Note: This article includes minor spoilers for Episode One: The Clocks Were Striking 13 and Episode Two: A Place Where There is No Darkness.
Two detonated bombs have already torn The Nation’s façade of security to shreds, ending the lives of many innocent people. A third bomb is imminent, but conflicting evidence gained by morally-grey methods casts doubt over its location. Following one set of evidence will save lives. Choosing another set of evidence will tear The Nation asunder. The investigator entrusted with making this decision is you.
Welcome to Orwell, a game about online surveillance and the implications that come with a government-owned omniscient technology.
The stalk ‘em up PC title – spawned from a partnership with Melbourne-based indie publishers Surprise Attack Games and German development studio Osmotic Studios – enlists the player as an investigator for the security program known as Orwell, tasked with defending the fictional country The Nation.
Episode One, currently available as a free download, serves as an extended tutorial explaining how to navigate the Orwell system. It explains how players can store information known as “datachunks” for use in investigations, which can be done by clicking the datachunk and dragging it into the profile section for storage. Doing this builds a database of information on suspected individuals, ranging from their hobbies, where they live, and even the activity of their private bank accounts. These datachunks are highlighted in blue and can be found on webpages, emails, phone calls, and any other form of electronic communication – no one is free from the all-seeing Orwell. Clicking is about the extent of control the player has in Orwell; aside from the nifty intro allowing the player to input a name and accept a series of faux terms and conditions before commencing their investigative post, which helped to create an immediate sense of in-game authenticity.
Occasionally datachunks will be highlighted in yellow to signify they are in conflict with one or more datachunks. These represent important decisions the player has to make. Choosing to store one of these pieces of information will instantly disable the conflicting evidence, which is an irreversible act. It is in these moments where the plot kicks in and emphasises the often dire situations that hinge upon them. Rebellious activist groups, cryptic threatening letters, and complex motivations are revealed; making the correct choices will uncover the truth, while a poorly-chosen datachunk could put The Nation at further risk of danger. In the event where incorrect information is provided to the government, there is no game over. You have to live with the consequences.
Obtaining the information required for the investigation in such an invasive manner is unsettling. In my first playthrough of Episode One, I was determined to pin the blame of a bombing on one suspect in particular. They had a motive, a history of unsociable behaviour, and the opportunity to commit the act. However, after eavesdropping on an emotionally-charged series of messages, I seriously questioned my resolve. There are a number moments similar to this in the first two episodes of Orwell. What if I was about to wrongfully cause their arrest? Does my choice actually matter?

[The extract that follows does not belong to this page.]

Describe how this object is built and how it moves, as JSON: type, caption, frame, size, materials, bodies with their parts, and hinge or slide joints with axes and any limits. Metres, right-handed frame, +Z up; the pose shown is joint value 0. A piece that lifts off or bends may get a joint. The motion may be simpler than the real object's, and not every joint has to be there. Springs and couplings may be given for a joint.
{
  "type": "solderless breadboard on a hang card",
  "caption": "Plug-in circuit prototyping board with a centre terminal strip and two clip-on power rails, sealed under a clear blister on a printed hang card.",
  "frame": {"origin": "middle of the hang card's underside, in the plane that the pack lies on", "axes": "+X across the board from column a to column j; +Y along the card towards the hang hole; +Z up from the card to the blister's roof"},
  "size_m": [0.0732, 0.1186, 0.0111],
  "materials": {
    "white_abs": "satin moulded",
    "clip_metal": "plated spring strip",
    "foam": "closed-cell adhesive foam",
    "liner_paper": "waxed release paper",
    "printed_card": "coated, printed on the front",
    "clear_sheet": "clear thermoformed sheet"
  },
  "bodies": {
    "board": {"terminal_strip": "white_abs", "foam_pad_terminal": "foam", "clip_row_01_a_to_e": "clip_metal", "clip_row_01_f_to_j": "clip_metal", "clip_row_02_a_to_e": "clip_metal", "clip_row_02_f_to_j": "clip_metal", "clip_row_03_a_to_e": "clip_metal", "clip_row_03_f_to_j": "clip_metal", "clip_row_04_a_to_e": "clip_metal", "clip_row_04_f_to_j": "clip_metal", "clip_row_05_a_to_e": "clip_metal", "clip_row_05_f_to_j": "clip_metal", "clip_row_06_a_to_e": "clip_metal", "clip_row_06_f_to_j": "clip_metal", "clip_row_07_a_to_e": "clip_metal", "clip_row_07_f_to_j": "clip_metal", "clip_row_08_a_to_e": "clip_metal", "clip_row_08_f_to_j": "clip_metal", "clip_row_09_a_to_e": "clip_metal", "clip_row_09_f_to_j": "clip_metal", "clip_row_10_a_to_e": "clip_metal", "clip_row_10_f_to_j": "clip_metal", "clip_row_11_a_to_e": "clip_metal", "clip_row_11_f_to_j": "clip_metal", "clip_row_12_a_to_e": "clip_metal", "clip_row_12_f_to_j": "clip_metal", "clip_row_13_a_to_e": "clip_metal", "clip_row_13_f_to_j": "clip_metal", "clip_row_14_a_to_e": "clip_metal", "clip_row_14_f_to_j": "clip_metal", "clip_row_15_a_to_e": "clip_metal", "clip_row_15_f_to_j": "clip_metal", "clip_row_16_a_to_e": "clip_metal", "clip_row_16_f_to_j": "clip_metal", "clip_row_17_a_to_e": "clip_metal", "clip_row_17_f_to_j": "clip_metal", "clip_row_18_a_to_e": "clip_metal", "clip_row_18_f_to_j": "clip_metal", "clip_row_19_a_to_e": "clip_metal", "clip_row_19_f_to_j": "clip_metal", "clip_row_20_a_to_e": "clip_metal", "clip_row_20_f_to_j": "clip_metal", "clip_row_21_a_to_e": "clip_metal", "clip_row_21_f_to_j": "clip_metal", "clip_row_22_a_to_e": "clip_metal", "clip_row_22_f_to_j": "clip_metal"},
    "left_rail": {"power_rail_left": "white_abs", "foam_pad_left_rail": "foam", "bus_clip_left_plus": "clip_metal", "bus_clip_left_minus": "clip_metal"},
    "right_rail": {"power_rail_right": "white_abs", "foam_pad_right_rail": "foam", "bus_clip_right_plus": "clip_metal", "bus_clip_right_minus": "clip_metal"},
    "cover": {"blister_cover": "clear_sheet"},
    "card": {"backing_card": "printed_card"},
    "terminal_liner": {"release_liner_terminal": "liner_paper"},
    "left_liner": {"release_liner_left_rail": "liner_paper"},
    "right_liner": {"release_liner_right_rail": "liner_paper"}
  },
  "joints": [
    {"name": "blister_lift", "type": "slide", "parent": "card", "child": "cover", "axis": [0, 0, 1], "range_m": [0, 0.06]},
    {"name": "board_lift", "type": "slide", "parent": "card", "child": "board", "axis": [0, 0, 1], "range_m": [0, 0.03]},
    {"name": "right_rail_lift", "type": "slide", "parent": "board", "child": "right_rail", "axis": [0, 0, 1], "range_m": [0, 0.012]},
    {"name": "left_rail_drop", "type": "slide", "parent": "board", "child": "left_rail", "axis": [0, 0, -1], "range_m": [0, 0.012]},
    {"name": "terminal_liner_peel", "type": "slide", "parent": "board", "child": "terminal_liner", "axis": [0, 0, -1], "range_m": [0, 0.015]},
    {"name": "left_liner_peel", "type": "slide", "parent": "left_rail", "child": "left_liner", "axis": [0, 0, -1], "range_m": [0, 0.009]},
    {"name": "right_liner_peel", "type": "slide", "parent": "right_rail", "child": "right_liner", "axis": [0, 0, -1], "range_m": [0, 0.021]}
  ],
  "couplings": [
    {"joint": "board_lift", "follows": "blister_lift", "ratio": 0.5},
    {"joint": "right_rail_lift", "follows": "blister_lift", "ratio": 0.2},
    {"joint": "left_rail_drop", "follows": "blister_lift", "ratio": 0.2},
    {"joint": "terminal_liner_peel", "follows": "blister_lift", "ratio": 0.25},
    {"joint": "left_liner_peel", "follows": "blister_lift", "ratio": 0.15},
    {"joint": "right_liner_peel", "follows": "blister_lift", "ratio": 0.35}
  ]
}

In many narrative-based games, players are often baited with the illusion of choice; seemingly-important decisions are offered, but they usually funnel back to the same or similar conclusion. To test this, I played through both episodes twice, making vastly different choices each time. One minor frustration I had was that I could not choose to omit every datachunk I didn’t want The Nation to know about, as some were required to progress further. There were some datachunks I was keen to leave out to see if I could depict suspects in a wildly different light, but my options were limited in this regard. I understand why this is the case – it would be illogical to further the investigation without certain information. Episode One ended in almost the exact same way both times, but it was Episode Two where my choices started to take shape. I had two drastically alternate endings to Orwell’s second stanza, which gives me hope this will expand further in the remaining three episodes. I will reserve judgement on the linearity of the game until it is entirely released, but although the two different endings were different, it did feel like it was the result of one or two binary choices, as opposed to the sum of all my decisions causing nuanced deviations to the story.

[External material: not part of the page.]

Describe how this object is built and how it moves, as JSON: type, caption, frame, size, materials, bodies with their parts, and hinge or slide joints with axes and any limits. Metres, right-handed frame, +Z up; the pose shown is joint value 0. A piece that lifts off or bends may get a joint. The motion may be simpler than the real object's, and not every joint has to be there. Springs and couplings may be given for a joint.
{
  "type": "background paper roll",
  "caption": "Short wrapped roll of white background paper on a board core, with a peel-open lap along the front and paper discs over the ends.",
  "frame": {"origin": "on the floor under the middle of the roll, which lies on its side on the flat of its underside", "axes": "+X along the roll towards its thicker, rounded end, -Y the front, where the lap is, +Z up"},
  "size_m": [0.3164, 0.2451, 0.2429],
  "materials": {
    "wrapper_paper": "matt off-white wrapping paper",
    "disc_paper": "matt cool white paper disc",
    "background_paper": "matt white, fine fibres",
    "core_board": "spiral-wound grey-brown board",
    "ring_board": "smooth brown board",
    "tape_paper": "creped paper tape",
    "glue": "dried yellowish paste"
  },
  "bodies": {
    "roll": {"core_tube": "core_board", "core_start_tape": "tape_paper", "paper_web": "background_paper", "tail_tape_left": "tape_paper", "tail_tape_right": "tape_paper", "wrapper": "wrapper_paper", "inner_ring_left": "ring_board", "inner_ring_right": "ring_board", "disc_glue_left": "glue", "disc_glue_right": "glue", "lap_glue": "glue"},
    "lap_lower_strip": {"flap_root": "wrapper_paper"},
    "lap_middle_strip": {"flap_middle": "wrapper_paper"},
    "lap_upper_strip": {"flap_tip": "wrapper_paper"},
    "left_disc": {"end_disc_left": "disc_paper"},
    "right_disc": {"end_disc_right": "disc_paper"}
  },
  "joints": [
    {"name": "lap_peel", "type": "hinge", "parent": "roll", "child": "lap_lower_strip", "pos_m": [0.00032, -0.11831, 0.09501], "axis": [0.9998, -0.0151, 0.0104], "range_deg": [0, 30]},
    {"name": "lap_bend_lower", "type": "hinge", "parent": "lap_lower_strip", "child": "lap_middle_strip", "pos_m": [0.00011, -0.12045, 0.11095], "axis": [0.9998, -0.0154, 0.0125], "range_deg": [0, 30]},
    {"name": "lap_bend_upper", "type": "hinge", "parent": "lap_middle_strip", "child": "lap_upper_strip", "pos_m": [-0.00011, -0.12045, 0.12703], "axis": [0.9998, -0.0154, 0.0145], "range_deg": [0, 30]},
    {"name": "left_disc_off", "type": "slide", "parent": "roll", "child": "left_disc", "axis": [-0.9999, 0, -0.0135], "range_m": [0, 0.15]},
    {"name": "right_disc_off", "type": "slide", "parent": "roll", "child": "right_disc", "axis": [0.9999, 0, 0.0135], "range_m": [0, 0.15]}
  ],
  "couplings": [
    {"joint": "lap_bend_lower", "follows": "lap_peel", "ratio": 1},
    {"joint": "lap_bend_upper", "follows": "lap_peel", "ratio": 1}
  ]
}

There are a small handful of minor bugs I encountered, including some brief soundtrack drop-outs, some conflicting datachunks not linking correctly, and a few typos and spelling errors which stick out in such a text-heavy game. A patch or two would clean these up easily – they didn’t affect my enjoyment of the game, but I did notice them clearly at times, which I believe is more of a testament to the Orwell system’s high level of authenticity that I noticed them more than I normally would in other games.
The minimalist polygonal art-style is well suited to Orwell, as is the sterile blue of the Orwell system; reflective of the cold, callous nature of its dubious datamining themes. Everything within the system felt responsive and satisfying to interact with. It felt like I was navigating an actual web browser. I recommend checking out the Orwell Twitter account – it portrays a government-like shtick reflective of the game and remains entirely in-character at all times. They won’t be happy I referred to the game as a stalk ‘em up. If you don’t hear from me in a week’s time, you’ll know they’ve got me.
@AprilRaygun Orwell employees are encouraged to use the word 'investigate' and adhere to the ethics codex. Orwell values your appreciation.